Spoon evenly into the prepared tins and level the surface.

Bake for approximately 25-30 minutes or until a skewer inserted into the cakes comes out clean.  Mine took 30 minutes.  Don’t panic as the cakes don’t turn particularly golden.

Leave to cool on a wire rack, removing the sponges from the tins when they are cool enough to safely handle.

When you wish to build the cake, cut each sponge through horizontally so you end up with four layers.

Place a layer on the plate you will be serving the cake.

Spread 2 tablespoons of curd over the sponge and place a disc of sponge on top.

Repeat until you put the top disc of sponge in place.

Now make the glace: place the icing sugar in a bowl and beat in one tablespoon of fresh orange juice.

Add more orange juice if required – I needed an extra ½ tablespoon.  Don’t add too much – if it’s too runny it won’t set on top of the cake.

Spoon onto the centre of the cake and let it spread out at its own pace.  It’s nice if a little runs down the side.

Serve in thick slices with a mug of tea!

Bask in the glory of the wonderful thing you have created.

Eat.

19 comments:

Susie @ Fold in the Flour said...

OMG, CC, this looks incredible! You've done a fantastic job and it looks lush. I don't tend to like big bits of zest in bakes, either, so this does look perfect (I use a micro plane on mine) and definitely no lumps! Can I try some, pretty please? ;)

Caroline said...

That seriously looks like perfection to me. What a great use of a great product. I wonder why I've never seen a honey curd before, it sounds utterly delicious!

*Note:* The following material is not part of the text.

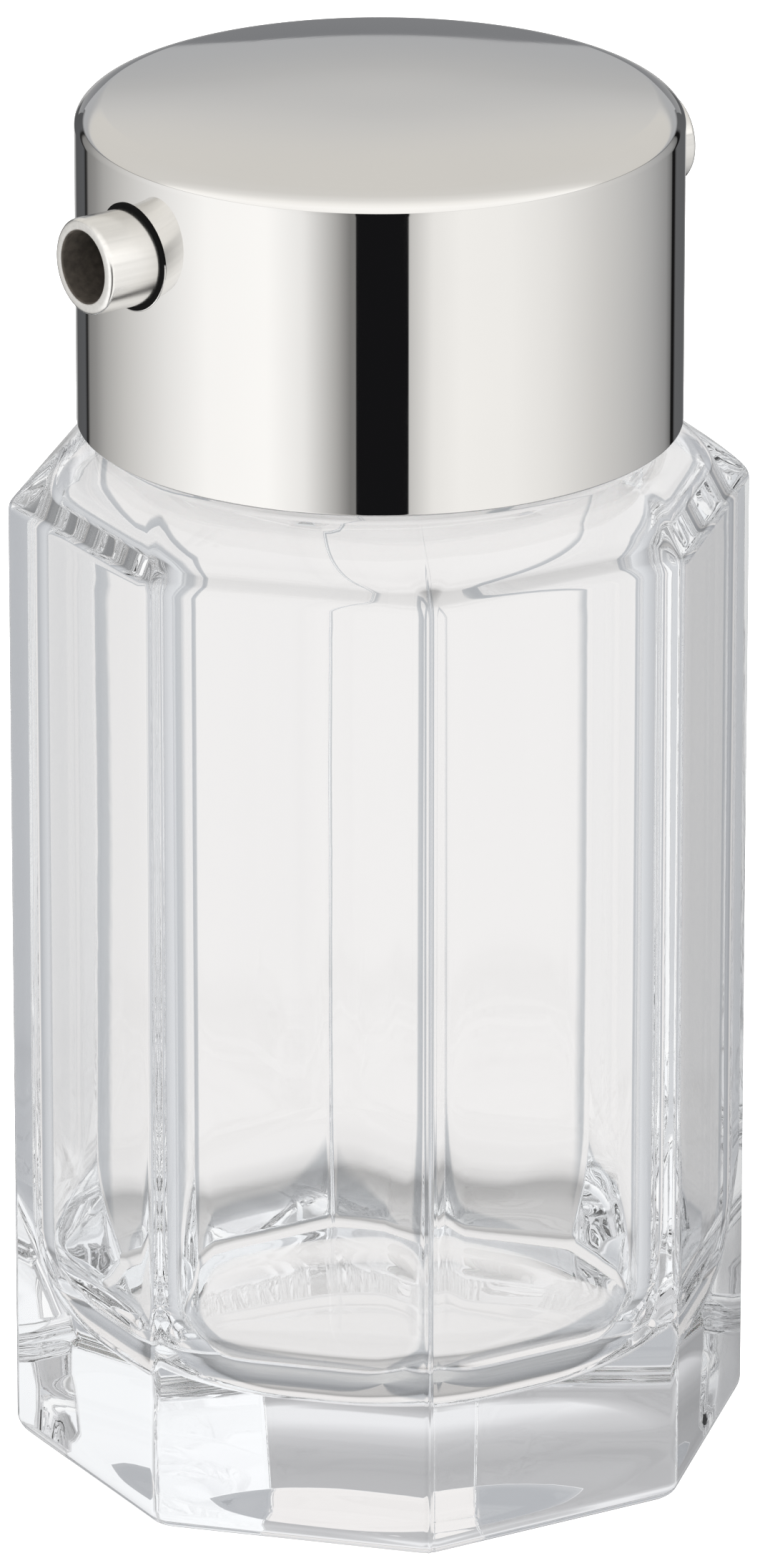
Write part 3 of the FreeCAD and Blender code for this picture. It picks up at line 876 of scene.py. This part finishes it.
def drawn_steel():
    """Bright drawn tube outside; the bore dull and painted brown-black as painted shade for its hollow."""
    material, tree, surface, where = new_material("drawn_steel_tube", (0.72, 0.71, 0.69), 1.0, 0.2)
    lines = {"Vector": where, "Scale": (60.0, 2400.0, 2400.0)}
    drawn = add_node(tree, "ShaderNodeMapping", lines).outputs[0]
    streaks = add_node(tree, "ShaderNodeTexNoise", {"Vector": drawn, "Scale": 1.0, "Detail": 3.0}).outputs[0]
    turned = {"Vector": where, "Location": (0, 0, -tube_axis)}
    centred = add_node(tree, "ShaderNodeMapping", turned).outputs[0]
    stood_up = {"Vector": centred, "Rotation": (0, math.pi / 2, 0)}
    upright = add_node(tree, "ShaderNodeMapping", stood_up).outputs[0]
    marks = add_lathe_marks(tree, upright, 4000.0, 0.14, 0.3)
    x, y, z = add_node(tree, "ShaderNodeSeparateXYZ", {"Vector": centred}).outputs
    squares = maths(tree, "ADD", maths(tree, "MULTIPLY", y, y), maths(tree, "MULTIPLY", z, z))
    from_axis = maths(tree, "SQRT", squares)
    # The bore and the inner rounding of the end get a mottled near-black brown colour, less metal and more
    # roughness: painted shade for the tube's hollow.
    edge = {"Value": from_axis, "From Min": tube_bore + 0.1 * MM, "From Max": tube_bore + 0.25 * MM,
            "To Min": 1.0, "To Max": 0.0}
    in_bore = add_node(tree, "ShaderNodeMapRange", edge).outputs[0]
    bore_mottle = add_node(tree, "ShaderNodeTexNoise", {"Vector": where, "Scale": 1500.0, "Detail": 4.0}).outputs[0]
    outside = mix(tree, streaks, (0.72, 0.71, 0.69, 1), (0.9, 0.89, 0.87, 1))
    bore_painted_shade = mix(tree, bore_mottle, (0.012, 0.01, 0.008, 1), (0.1, 0.085, 0.07, 1))
    tree.links.new(mix(tree, in_bore, outside, bore_painted_shade), surface.inputs["Base Color"])
    metal = add_node(tree, "ShaderNodeMapRange", {"Value": in_bore, "To Min": 1.0, "To Max": 0.3}).outputs[0]
    tree.links.new(metal, surface.inputs["Metallic"])
    dull = maths(tree, "MAXIMUM", marks["Roughness"], maths(tree, "MULTIPLY", in_bore, 0.75))
    tree.links.new(dull, surface.inputs["Roughness"])
    outer_relief = maths(tree, "MULTIPLY", streaks, 0.6)
    relief = maths(tree, "ADD", outer_relief, maths(tree, "MULTIPLY", bore_mottle, in_bore))
    bump = {"Height": relief, "Strength": 0.12, "Distance": 0.02 * MM}
    tree.links.new(add_node(tree, "ShaderNodeBump", bump).outputs[0], surface.inputs["Normal"])
    return material


def tube_outline(inner_end, tip, side):
    """Closed outline (distance from the tube's axis, place along it) of one tube with its collar."""
    def arc(centre, reach, start, end):
        turns = [math.radians(between(start, end, step / 6)) for step in range(7)]
        steps = [(reach * math.cos(turn), side * reach * math.sin(turn)) for turn in turns]
        return [(centre[0] + out, centre[1] + along) for out, along in steps]

    edge = 0.12 * MM
    collar_face = inner_end + side * collar_thickness
    outline = arc((tube_radius - tube_end_round, tip - side * tube_end_round), tube_end_round, 0, 90)
    outline += arc((tube_bore + bore_end_round, tip - side * bore_end_round), bore_end_round, 90, 180)
    outline += arc((tube_bore + edge, inner_end + side * edge), edge, 180, 270)
    outline += arc((collar_radius - edge, inner_end + side * edge), edge, -90, 0)
    outline += arc((collar_radius - edge, collar_face - side * edge), edge, 0, 90)
    outline.append((tube_radius, collar_face))
    return outline + outline[:1]


def sharpen_corners(mesh, limit):
    """Marks edges that turn more than the limit as sharp, and shades the rest smooth."""
    form = bmesh.new()
    form.from_mesh(mesh)
    for edge in form.edges:
        edge.smooth = edge.calc_face_angle(0.0) < limit
    for face in form.faces:
        face.smooth = True
    form.to_mesh(mesh)
    form.free()


tube_steel = drawn_steel()
for node, side in (("pour_tube", -1), ("vent_tube", 1)):
    low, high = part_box(node)
    inner_end, tip = (high.x, low.x) if side < 0 else (low.x, high.x)
    tube_form = bmesh.new()
    ring_bands(tube_form, tube_outline(inner_end, tip, side), 96, around_tube)
    tube = finished_form(tube_form, "drawn_" + node, tube_steel)
    sharpen_corners(tube.data, math.radians(40))
    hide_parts(node)
    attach(tube, "cap")


# ---------------------------------------------------------------- tube seals
# A black rubber ring round each tube: a sleeve that fills the hole in the shell and a flange held behind it.
# The seals are black rubber, but their colour is darkened well below real rubber and their sheen cut, as
# painted shade for the gap between each tube and its hole.
black_rubber_with_painted_shade = moulded_material(
    "black_rubber_with_painted_shade", (0.002, 0.002, 0.002), (0.007, 0.007, 0.007), 3000.0, (0.5, 0.75), 0.5)
black_rubber_with_painted_shade.node_tree.nodes["Principled BSDF"].inputs["Specular IOR Level"].default_value = 0.03
for node in ("pour_tube_seal", "vent_tube_seal"):
    dress_node(node, black_rubber_with_painted_shade)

I sometimes feel like I'm constantly plugging Lakeland, and like you, it's all my own money that I've spent there. I think perhaps we should go into partnership and offer to buy them out.... (goes out to buy lottery ticket....)

Cakeyboi said...

Honey lime curd - oh my! Disneyboi would love that and me too! Cake looks lovely CC x

Jo said...

Look at the icing dripping down the sides, it looks so inviting. I love how fresh and zingy this cakes sounds. The perfect antidote to miserable, grey weather.

Lisa Shannon said...

Hehe!! victor Kiam what a blast from the past but seriously CC, you could do much worse that buy Lakeland, I spend (waste) far too much time and money in there. This cake looks yum and I love that clinging onto summer feeling it radiates x

Kate@whatkatebaked said...

Honey curd? There's a new one on me- but one I'll definitely keep an eye out for, it sounds absolutely lush! I too am a great lover of all things Lakeland- each time one of their new catalogues drops through the letterbox, any planned activity is pushed aside for a cuppa and a good nose through all the brilliant products!

Gloria said...

For me this is heavenly and delicious I love all with lemon curd or lima curd or oranges and sounds perfect!!:)

Miss C Flash said...

Honey and lime curd - what a delicious combination. Your cake looks really scrumptious and perfect with a cup of tea.

Choclette said...

Oh sunshine and summer please. Your sponges always look spectacular and I love the colour of this one. I also love the idea of honey curd and will not have to make some.

Cakelaw said...

This cake looks so fluffy - and I do love citrus curd. Mmmmm, mmmm.

Greedy Traveller said...

That looks amazing again. I love honey but have never heard of honey curd - its always good to learn something new! The cake looks very light - definitely one to try out.

Katie said...

Wow that curd sounds gorgeous. Never heard of honey curd before, let along honey and lime. Lovely combination and your cake loooks delicious

Maria♥ said...

Wow that is one gorgeous fluffy cake, would love a slice right now :)

Maria
x

Ulla said...

I hope you share honey lemon/lime curd recipe after you´ve tried that.

Baking Addict said...

The honey lime curd sounds amazing!! The cake looks great too especially with the icing dripping down the side. I'm a huge Lakeland fan too - I should probably buy shares in that company as I seem to spend so much each time I shop there!

Mrs Mulford said...

I've only just caught up with your posts and wow I've parked my plate here please. Not heard of honey curd either, lovely. I'm so impressed by you tea cakes too. Don't think I could have made them with time constraints either. Fab posts thanks for sharing :-)

cake lover said...

That curd sounds like a delicious discovery. You may not have a deal with Lakeland, but maybe you should! Has their comms team seen your blog?!

Anonymous said...

thanks for sharing.

morri said...

Finally got around to writing the review for this cake! I don't own two 8-inch sandwich tins, so I used a 10-inch one. After baking the sponge I sliced it horizontally, then vertically, then I put the halves on top of one another (clever, right?). It felt a bit silly - doing so much work and getting just half a cake out of it? I contemplated just slicing the cake once and putting one layer of curd between the slices, but... the multi-layerness seemed one of the best thing about this recipe. After the assembly he cake looked like something that afternoon teas had been invented for - golden, crumbly and dripping with icing. I absolutely loved the tangy, citrus-y bite in each ingredient, and the sponge was melt-in-your mouth delicious. And oh - I used homemade curd from the lemon cupcakes recipe, swapping sugar for honey, just as suggested. Major thumbs up.